The hedge funds know there is money to be made by selling the stock short at the faintest whiff of disappointment. They have the money and power through their close relationships with investment banks like Goldman Sachs and Morgan Stanley to deal in huge volume.

So 110 million shares changed hands in the hours after Easyjet's gloomy announcement, according to chief executive Ray Webster. That is more than 50% of the free float of the company because 42% of the 360 million shares in issue are held by founder Stelios Haji Iaonnou and his family.
Activity on that scale is out of all proportion to the nature of the profit warning and the change in Easyjet's prospects.
It shows how distortion, manipulation and the use of overwhelming force have become endemic in the market.

Some commentators have said that Webster is wrong to complain about this treatment, but he is surely not alone in thinking that this was not how stock markets were meant to work. The stock market is where people with an interest in backing companies meet people who need capital to develop their businesses.
That is its reason for existence.
Hedge funds and the prime brokerage activities of investment banks are turning the place into a casino where genuine long-term investors and companies are overwhelmed by their superior financial resources.
If this continues, the stock market is stripped of its usefulness and becomes of as much value to society as a high-stakes poker game.

Already the market is no place for an individual investor. Increasingly, however, it is no place for professional institutional fund managers either. It is not just a question of the chaos caused by excessive volatility.

Institutional investors do not get access to the fine terms and choice deals brokers reserve for the hedge funds. They lack the technology and access to deal on the finest terms. They no longer get first sight of the choicest deals. On the contrary, they suspect that every deal that they do is likely to have a hedge fund or two riding on its back.

Some institutions have even started offering higher commissions to brokers in the hope of encouraging more favourable treatment. It underlines how worried they are at being treated like second class investment citizens.

The City spends a lot of time considering plans to reward executives with shares.
The premise is that the growth in the share price will be a reflection of the medium-term success of management in growing the business.
Hedge funds and prime brokers are destroying the nature of that premise, and if they continue unchecked they will destroy popular support for the stock market itself.

Meanwhile they simply devastate the morale of managements who see share price movements that bear no connection to the work they are actually putting into a business.

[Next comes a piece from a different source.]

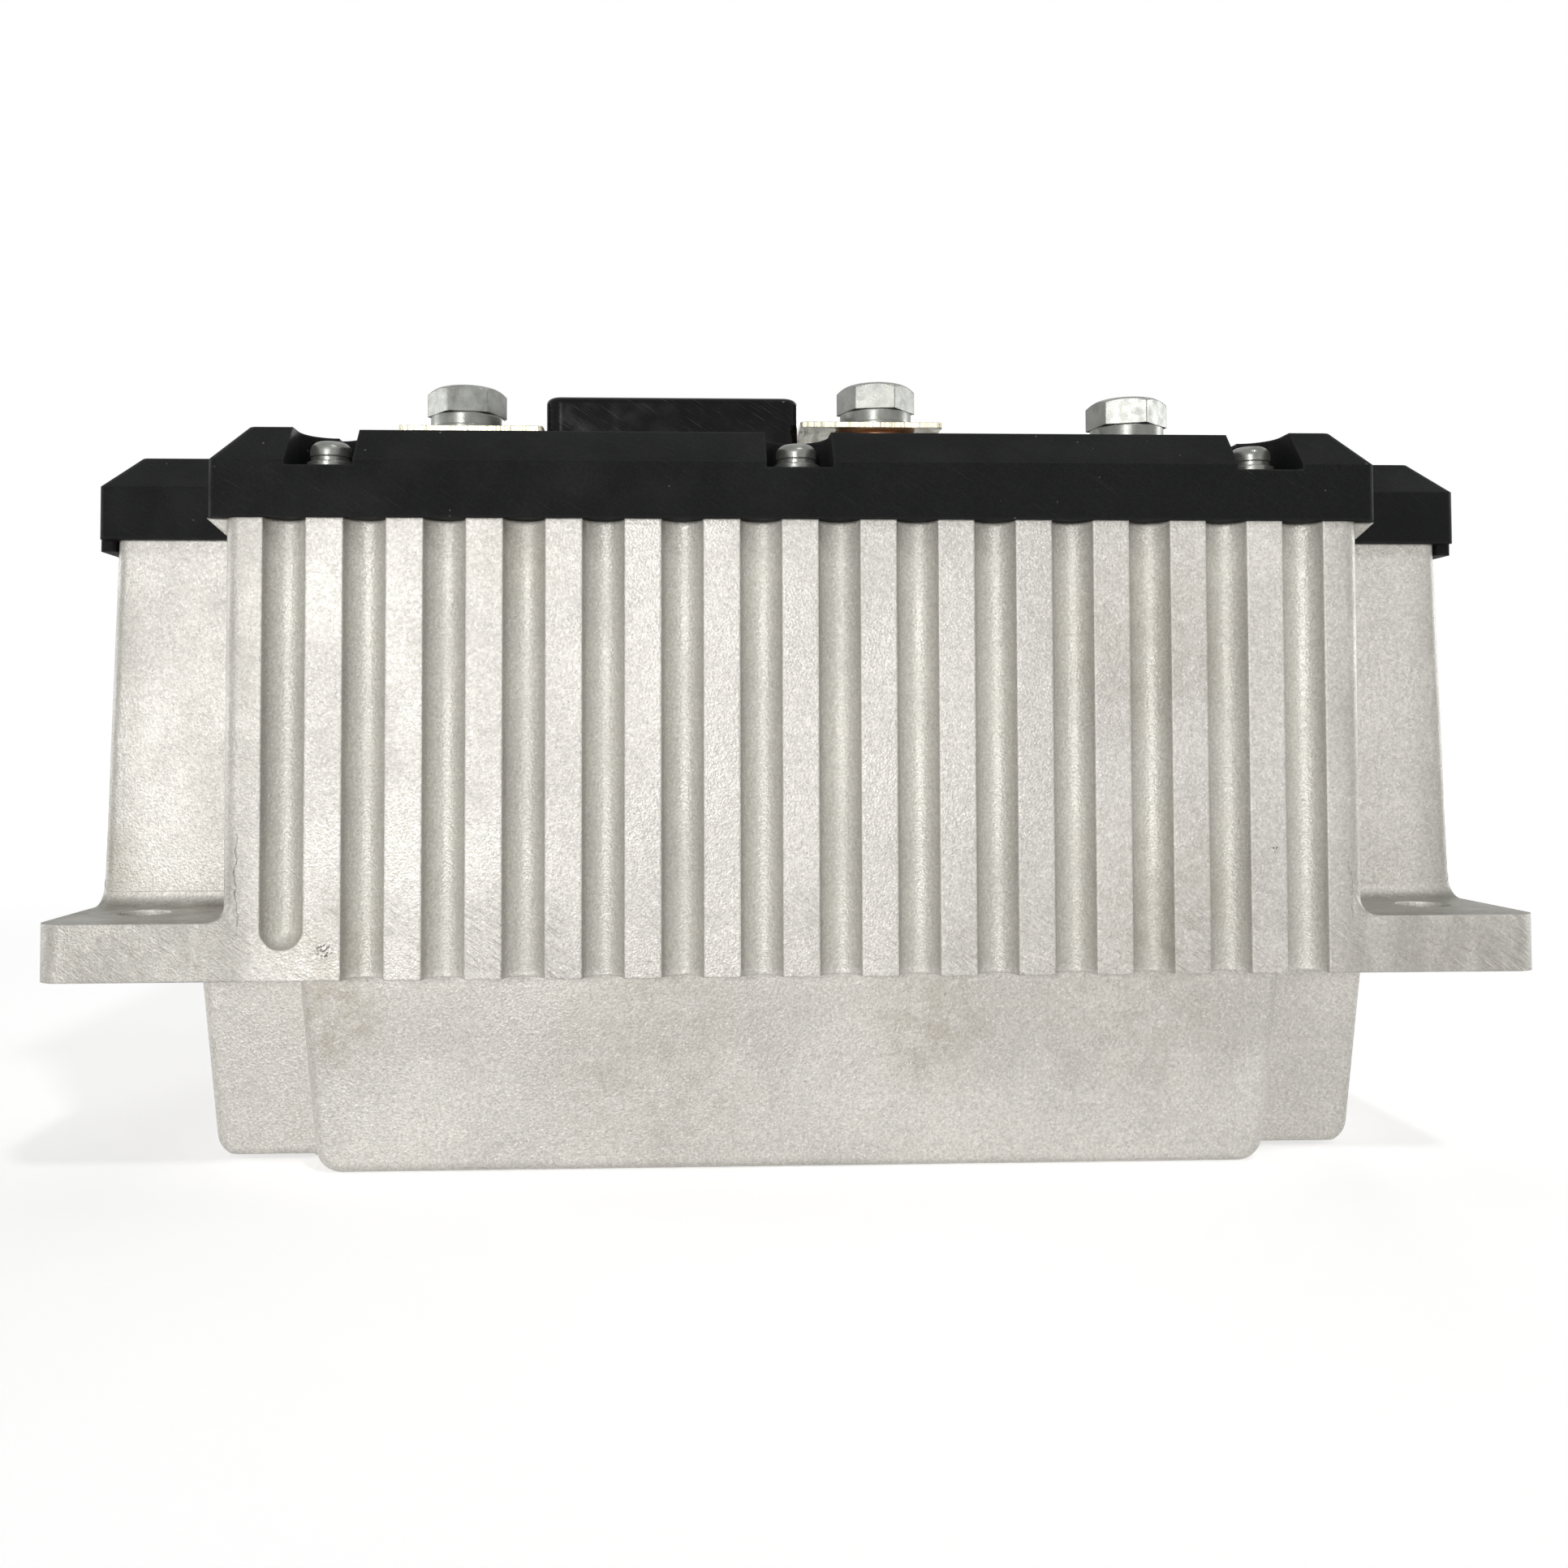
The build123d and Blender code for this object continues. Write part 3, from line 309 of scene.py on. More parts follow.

The 'Economist' magazine of August 28, 2004 also weighs in with its own concerns. Under the heading, Worryingly, big banks are in danger of turning into little more than hedge funds, it states.........many investment banks - and commercial banks with investment-banking arms - have decided that trading is, after all, a wonderful business. They already seem to have forgotten the lessons of the late 1990's, when many reduced their trading activity because many thought it was too risky
More worrying still is the fact that the bets the banks are now making in their trading operations are much bigger because markets are less volatile. In such markets bigger bets are necessary to meet profit targets. And in consequence the biggest worry of all is what happens to the world's financial system if a large bank or fund runs into trouble as a result of trading losses...... It has happened before. In 1998, many banks were pushed to the edge when Long-Term Capital Management, (What a gloriously misleading title! - authors), a giant hedge fund, fell apart, a financial meltdown was avoided only when the federal reserve co-ordinated a bail-out by the fund's bankers. The level of speculation is greater now than it was then.

So, the banks and financial markets are destabilising companies, excluding genuine long-term investors in industry and threatening the whole system of industrial capitalism.

John Maynard Keynes hit the nail right on the head many years when he said, Speculators may do no harm as bubbles on a steady stream of enterprise. But the position is serious when enterprise becomes a bubble on a whirlpool of speculation. When the capital development of a country becomes the by-product of the activities of a casino, the job is likely to be ill-done.

It seems that there is a desperate need to establish more responsible and less speculative means of bringing together companies and capital - and it is likely that they should be new and outside the scope of the current financial markets - they have probably become too corrupted by the speculators to be good cases for reform.